■ **PROMPT**
Starting at the line that contains "and low dome", reproduce each line exactly up to and including the line that contains "TINY = 1e-6". Reproduce nothing else.

[Collection entries]
____________

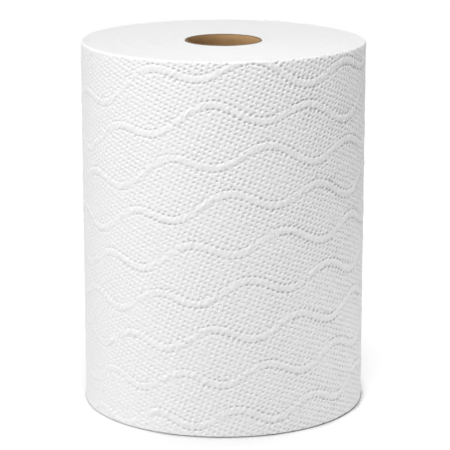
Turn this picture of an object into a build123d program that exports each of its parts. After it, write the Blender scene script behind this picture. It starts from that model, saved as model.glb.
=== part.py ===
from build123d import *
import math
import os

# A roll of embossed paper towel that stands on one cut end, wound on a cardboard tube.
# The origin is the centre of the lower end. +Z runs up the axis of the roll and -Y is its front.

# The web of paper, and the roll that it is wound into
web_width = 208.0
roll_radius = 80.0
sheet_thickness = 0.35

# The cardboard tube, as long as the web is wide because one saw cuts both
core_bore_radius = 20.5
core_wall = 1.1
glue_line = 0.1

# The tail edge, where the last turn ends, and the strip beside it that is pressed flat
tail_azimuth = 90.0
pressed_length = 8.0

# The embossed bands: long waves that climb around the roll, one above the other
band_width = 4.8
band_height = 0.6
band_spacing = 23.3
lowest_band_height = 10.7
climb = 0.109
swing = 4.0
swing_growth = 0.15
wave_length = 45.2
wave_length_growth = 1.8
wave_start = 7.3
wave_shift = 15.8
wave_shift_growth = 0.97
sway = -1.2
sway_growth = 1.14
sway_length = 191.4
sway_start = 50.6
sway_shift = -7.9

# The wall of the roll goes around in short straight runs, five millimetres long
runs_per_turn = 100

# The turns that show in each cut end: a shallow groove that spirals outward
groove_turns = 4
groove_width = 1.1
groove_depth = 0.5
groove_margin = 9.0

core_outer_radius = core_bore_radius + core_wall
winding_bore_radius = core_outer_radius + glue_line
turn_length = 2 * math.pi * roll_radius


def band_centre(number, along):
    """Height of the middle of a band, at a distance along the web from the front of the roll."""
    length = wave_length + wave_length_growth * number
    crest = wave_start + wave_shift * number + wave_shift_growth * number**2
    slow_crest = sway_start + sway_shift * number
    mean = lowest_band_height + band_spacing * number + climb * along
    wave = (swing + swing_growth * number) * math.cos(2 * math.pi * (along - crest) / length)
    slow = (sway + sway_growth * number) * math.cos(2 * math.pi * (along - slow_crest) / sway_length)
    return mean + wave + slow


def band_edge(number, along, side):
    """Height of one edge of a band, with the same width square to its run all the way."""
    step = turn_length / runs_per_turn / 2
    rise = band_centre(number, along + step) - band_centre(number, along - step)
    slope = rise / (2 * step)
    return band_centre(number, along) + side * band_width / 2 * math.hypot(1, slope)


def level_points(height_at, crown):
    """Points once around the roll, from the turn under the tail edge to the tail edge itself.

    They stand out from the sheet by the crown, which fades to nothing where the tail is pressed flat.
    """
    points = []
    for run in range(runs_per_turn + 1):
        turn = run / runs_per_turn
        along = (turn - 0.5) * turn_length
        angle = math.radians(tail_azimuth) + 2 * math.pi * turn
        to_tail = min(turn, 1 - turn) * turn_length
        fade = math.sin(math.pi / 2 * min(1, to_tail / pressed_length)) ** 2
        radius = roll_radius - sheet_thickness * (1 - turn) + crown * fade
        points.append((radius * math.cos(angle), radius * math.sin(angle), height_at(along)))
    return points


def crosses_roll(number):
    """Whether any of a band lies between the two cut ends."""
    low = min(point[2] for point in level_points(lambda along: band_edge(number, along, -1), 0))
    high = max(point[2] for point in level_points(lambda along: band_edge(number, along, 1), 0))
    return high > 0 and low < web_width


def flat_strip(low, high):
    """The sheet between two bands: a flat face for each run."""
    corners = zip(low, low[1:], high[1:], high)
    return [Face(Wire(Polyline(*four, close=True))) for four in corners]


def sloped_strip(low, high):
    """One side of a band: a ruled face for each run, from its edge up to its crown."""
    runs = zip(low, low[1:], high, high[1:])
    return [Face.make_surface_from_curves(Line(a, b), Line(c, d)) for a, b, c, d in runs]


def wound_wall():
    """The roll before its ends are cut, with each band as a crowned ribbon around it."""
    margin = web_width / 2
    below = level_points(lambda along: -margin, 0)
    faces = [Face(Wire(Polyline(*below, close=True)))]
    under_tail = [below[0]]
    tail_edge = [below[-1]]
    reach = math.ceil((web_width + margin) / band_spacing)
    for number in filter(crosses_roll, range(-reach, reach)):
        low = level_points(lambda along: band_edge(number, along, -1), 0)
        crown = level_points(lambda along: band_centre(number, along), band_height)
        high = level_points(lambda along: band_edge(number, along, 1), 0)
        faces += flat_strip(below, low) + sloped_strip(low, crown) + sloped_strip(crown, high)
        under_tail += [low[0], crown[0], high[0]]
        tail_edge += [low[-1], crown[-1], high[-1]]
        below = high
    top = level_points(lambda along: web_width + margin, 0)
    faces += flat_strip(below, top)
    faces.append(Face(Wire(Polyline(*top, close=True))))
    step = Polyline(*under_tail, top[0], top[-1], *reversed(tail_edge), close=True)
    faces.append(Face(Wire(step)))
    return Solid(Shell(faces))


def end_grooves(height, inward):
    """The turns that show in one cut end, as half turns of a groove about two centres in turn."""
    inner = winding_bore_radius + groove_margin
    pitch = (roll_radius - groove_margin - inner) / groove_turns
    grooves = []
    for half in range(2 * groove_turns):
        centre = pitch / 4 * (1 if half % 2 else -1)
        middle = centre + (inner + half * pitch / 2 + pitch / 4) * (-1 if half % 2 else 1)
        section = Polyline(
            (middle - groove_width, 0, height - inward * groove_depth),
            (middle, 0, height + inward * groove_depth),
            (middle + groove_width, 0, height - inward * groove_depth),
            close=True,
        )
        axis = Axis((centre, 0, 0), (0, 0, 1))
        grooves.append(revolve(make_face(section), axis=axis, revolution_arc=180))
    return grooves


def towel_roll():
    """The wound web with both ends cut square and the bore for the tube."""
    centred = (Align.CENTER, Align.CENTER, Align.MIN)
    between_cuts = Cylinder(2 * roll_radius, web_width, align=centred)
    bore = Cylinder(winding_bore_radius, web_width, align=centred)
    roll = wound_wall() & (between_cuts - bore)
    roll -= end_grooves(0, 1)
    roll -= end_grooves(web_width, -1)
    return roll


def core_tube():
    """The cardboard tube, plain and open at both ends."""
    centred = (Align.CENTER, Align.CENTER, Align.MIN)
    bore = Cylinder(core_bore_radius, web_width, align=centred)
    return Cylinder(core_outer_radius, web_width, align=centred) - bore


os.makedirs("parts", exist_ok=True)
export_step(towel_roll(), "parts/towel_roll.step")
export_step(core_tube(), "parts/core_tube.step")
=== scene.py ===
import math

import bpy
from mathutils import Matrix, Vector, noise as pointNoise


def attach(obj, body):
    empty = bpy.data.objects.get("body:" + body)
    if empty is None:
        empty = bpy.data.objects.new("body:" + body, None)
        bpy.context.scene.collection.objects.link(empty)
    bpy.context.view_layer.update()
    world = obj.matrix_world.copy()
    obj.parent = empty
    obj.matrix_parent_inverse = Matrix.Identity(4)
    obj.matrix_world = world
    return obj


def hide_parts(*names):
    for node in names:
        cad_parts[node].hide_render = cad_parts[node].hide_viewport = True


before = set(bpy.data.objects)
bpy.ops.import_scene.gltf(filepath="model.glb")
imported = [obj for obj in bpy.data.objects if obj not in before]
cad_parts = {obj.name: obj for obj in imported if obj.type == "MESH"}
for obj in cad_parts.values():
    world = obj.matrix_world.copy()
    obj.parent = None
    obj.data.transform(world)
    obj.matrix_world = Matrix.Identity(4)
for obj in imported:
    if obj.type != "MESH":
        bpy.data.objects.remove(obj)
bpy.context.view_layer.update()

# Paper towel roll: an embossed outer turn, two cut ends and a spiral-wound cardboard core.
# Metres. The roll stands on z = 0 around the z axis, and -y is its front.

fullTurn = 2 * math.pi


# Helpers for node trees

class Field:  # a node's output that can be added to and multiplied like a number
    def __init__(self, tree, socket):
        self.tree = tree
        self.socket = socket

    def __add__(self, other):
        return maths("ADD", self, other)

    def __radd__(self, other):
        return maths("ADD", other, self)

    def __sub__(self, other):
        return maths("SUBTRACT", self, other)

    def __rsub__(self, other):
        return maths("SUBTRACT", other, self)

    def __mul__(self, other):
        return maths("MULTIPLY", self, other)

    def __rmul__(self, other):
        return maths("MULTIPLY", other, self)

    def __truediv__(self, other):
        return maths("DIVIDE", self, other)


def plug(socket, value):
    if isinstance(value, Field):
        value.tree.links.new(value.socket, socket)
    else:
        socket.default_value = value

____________

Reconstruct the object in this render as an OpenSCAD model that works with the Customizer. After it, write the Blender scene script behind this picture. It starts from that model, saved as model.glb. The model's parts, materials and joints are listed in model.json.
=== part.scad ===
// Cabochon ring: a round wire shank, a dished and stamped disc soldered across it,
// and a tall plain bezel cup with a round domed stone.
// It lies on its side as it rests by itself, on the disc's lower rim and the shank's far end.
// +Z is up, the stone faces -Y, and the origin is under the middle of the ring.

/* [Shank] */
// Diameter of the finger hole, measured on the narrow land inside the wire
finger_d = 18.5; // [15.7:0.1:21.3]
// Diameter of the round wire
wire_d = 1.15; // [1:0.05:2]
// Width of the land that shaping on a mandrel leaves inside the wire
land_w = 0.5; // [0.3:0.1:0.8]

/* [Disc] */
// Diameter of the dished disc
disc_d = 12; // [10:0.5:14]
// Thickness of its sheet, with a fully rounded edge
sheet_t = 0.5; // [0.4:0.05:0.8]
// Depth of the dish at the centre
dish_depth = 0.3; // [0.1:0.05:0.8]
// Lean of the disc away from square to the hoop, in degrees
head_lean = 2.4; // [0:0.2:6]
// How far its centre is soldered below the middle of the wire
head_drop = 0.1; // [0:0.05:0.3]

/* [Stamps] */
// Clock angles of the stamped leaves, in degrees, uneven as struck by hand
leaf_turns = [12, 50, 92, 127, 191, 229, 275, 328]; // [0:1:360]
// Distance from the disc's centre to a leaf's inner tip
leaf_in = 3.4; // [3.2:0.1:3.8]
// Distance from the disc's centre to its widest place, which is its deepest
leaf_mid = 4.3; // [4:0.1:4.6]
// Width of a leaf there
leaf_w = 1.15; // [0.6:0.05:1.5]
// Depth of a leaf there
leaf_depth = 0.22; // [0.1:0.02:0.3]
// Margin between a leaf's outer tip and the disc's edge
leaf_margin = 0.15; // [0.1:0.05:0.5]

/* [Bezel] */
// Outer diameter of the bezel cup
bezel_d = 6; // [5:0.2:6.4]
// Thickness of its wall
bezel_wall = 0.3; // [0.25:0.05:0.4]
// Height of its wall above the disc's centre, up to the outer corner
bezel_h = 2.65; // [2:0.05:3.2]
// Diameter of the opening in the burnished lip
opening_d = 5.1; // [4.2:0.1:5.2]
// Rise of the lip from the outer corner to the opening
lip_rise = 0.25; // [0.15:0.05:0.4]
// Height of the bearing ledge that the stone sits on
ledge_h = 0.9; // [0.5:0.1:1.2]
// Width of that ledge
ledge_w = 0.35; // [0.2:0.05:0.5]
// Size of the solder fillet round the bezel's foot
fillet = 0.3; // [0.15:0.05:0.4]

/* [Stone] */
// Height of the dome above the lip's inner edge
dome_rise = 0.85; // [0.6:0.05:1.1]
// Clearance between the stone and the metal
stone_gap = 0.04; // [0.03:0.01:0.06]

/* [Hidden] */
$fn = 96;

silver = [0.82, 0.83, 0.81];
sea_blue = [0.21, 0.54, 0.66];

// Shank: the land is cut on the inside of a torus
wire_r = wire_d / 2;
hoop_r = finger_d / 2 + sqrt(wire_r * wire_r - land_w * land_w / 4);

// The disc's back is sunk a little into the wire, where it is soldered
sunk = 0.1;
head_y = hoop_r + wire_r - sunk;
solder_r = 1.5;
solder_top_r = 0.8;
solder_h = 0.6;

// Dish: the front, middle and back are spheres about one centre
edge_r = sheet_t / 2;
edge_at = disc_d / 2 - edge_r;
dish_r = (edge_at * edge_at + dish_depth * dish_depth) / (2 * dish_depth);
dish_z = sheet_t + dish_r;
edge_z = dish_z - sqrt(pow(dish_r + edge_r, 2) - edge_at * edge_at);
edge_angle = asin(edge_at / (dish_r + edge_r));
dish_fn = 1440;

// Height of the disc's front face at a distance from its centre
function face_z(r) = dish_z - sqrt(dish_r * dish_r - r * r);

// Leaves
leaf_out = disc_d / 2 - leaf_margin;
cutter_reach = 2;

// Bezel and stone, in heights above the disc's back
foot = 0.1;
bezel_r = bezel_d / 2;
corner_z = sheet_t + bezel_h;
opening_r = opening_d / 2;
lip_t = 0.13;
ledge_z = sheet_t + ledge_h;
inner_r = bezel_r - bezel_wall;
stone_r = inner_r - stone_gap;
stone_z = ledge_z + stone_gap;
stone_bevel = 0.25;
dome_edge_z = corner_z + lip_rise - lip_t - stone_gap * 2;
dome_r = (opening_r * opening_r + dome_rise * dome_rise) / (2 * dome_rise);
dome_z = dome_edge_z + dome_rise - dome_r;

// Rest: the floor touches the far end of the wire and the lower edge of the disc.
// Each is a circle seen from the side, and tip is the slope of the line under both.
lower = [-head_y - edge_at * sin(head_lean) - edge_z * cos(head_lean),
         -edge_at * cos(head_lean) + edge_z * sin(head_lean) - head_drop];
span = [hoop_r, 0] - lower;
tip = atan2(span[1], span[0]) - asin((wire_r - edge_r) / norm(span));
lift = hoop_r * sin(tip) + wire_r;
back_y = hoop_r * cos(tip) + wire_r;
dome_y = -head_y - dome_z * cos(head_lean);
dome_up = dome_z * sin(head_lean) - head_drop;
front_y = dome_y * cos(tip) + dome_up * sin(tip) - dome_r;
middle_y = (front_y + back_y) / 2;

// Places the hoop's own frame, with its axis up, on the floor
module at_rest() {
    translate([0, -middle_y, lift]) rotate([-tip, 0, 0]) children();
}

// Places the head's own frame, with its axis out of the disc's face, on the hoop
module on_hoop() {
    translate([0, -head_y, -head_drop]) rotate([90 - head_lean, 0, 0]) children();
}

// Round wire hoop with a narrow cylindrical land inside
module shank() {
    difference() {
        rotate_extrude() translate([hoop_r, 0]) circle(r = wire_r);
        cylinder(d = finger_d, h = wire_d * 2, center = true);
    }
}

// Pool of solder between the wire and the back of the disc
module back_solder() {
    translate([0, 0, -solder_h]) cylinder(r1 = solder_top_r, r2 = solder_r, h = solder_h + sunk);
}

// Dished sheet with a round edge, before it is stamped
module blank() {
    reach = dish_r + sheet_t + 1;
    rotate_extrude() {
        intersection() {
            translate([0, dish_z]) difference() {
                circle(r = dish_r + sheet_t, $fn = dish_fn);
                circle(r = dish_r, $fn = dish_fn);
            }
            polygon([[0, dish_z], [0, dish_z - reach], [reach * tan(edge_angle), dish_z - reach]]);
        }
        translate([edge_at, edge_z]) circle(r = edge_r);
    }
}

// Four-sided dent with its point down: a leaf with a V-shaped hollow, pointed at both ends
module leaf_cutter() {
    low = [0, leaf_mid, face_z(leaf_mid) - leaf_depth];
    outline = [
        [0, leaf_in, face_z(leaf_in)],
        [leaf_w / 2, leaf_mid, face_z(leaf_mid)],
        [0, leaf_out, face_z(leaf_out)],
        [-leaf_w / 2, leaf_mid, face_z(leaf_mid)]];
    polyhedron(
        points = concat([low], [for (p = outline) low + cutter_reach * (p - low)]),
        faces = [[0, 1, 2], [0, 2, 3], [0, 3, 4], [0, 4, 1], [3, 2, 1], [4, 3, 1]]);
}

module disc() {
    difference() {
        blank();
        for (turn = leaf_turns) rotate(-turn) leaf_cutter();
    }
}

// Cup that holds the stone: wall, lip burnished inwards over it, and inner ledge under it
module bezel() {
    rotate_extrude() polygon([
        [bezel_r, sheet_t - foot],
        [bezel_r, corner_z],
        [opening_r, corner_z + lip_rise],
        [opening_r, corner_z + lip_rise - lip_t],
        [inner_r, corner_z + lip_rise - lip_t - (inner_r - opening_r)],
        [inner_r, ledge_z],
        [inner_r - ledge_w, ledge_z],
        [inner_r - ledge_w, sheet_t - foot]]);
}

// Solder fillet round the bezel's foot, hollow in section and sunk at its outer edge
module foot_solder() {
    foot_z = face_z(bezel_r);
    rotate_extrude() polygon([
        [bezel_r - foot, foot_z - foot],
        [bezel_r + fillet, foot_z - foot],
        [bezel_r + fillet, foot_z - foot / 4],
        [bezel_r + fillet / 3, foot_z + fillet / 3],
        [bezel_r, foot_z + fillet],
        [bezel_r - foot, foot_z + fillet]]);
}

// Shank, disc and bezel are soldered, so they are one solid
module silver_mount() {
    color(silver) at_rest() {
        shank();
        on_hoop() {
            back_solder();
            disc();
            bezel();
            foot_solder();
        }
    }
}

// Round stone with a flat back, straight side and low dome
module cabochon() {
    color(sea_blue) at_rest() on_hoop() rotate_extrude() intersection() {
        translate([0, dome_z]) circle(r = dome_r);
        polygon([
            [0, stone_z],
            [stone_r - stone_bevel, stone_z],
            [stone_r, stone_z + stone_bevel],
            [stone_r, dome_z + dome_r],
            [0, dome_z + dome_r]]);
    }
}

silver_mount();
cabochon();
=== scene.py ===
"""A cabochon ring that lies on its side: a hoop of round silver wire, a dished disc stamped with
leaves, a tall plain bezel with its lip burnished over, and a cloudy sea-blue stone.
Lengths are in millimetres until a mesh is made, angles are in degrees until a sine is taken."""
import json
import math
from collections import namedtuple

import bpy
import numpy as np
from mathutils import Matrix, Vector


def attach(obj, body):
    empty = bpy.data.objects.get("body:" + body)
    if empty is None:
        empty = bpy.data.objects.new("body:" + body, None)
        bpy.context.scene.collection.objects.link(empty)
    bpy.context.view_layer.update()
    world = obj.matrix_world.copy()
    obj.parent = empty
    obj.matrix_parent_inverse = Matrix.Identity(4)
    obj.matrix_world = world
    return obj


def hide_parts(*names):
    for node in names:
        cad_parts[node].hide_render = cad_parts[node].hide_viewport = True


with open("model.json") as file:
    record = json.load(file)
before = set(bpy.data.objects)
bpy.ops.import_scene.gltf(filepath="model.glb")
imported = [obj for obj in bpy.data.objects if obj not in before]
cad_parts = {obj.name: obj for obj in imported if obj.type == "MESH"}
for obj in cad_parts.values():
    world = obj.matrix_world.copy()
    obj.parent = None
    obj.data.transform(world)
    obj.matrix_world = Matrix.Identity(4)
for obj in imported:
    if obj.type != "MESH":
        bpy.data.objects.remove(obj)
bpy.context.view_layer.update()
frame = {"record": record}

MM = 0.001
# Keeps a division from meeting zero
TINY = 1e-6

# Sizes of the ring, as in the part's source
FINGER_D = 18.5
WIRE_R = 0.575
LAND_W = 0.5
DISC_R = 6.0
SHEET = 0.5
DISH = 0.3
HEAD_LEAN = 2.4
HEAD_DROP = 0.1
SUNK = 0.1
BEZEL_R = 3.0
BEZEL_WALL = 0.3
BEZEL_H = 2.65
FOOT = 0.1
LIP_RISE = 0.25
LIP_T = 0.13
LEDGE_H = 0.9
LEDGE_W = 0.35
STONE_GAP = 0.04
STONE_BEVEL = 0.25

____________

■ **WRITTEN ANSWER**
// Round stone with a flat back, straight side and low dome
module cabochon() {
    color(sea_blue) at_rest() on_hoop() rotate_extrude() intersection() {
        translate([0, dome_z]) circle(r = dome_r);
        polygon([
            [0, stone_z],
            [stone_r - stone_bevel, stone_z],
            [stone_r, stone_z + stone_bevel],
            [stone_r, dome_z + dome_r],
            [0, dome_z + dome_r]]);
    }
}

silver_mount();
cabochon();
=== scene.py ===
"""A cabochon ring that lies on its side: a hoop of round silver wire, a dished disc stamped with
leaves, a tall plain bezel with its lip burnished over, and a cloudy sea-blue stone.
Lengths are in millimetres until a mesh is made, angles are in degrees until a sine is taken."""
import json
import math
from collections import namedtuple

import bpy
import numpy as np
from mathutils import Matrix, Vector


def attach(obj, body):
    empty = bpy.data.objects.get("body:" + body)
    if empty is None:
        empty = bpy.data.objects.new("body:" + body, None)
        bpy.context.scene.collection.objects.link(empty)
    bpy.context.view_layer.update()
    world = obj.matrix_world.copy()
    obj.parent = empty
    obj.matrix_parent_inverse = Matrix.Identity(4)
    obj.matrix_world = world
    return obj


def hide_parts(*names):
    for node in names:
        cad_parts[node].hide_render = cad_parts[node].hide_viewport = True


with open("model.json") as file:
    record = json.load(file)
before = set(bpy.data.objects)
bpy.ops.import_scene.gltf(filepath="model.glb")
imported = [obj for obj in bpy.data.objects if obj not in before]
cad_parts = {obj.name: obj for obj in imported if obj.type == "MESH"}
for obj in cad_parts.values():
    world = obj.matrix_world.copy()
    obj.parent = None
    obj.data.transform(world)
    obj.matrix_world = Matrix.Identity(4)
for obj in imported:
    if obj.type != "MESH":
        bpy.data.objects.remove(obj)
bpy.context.view_layer.update()
frame = {"record": record}

MM = 0.001
# Keeps a division from meeting zero
TINY = 1e-6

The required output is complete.